No entanto, se o governo descumprir a meta de resultado primário, precisará apresentar uma justificativa pública –a exemplo do que o presidente do Banco Central precisa fazer quando estoura a meta de inflação.
O Tesouro também apresentou pontos de discussão, que não estão formalmente contemplados na proposta, mas são considerados relevantes pelo órgão.
Um deles, como antecipou a Folha, é a extinção do teto para pagamento de sentenças judiciais (precatórios), que voltaria a ser feito de forma integral. Outro é a possibilidade de estipular limites mais rígidos para outros Poderes, como Judiciário e Legislativo, que têm despesas concentradas em salários e contratação de servidores —portanto, não precisariam ter o mesmo crescimento do Executivo, responsável por tocar as políticas públicas.

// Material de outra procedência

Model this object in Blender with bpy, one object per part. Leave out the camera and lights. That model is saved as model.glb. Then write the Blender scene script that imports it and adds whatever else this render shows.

Um terceiro ponto colocado pelos técnicos é a possibilidade de tratar como exceção ao teto o “investimento público verde”, voltado a questões ambientais ou climáticas.
“A discussão também foi trazida pelo FMI, que propõe a criação de um fundo de investimento climático para o bloco europeu. Ainda, sob o ponto de vista das receitas, o arcabouço fiscal poderia ser ajustado de tal forma que diferentes fontes de financiamento, como doações internacionais, mercado de carbono ou green bonds [títulos verdes] pudessem tramitar no Orçamento e se alinharem com uma proposta de sustentabilidade fiscal de médio e longo prazo”, diz o texto.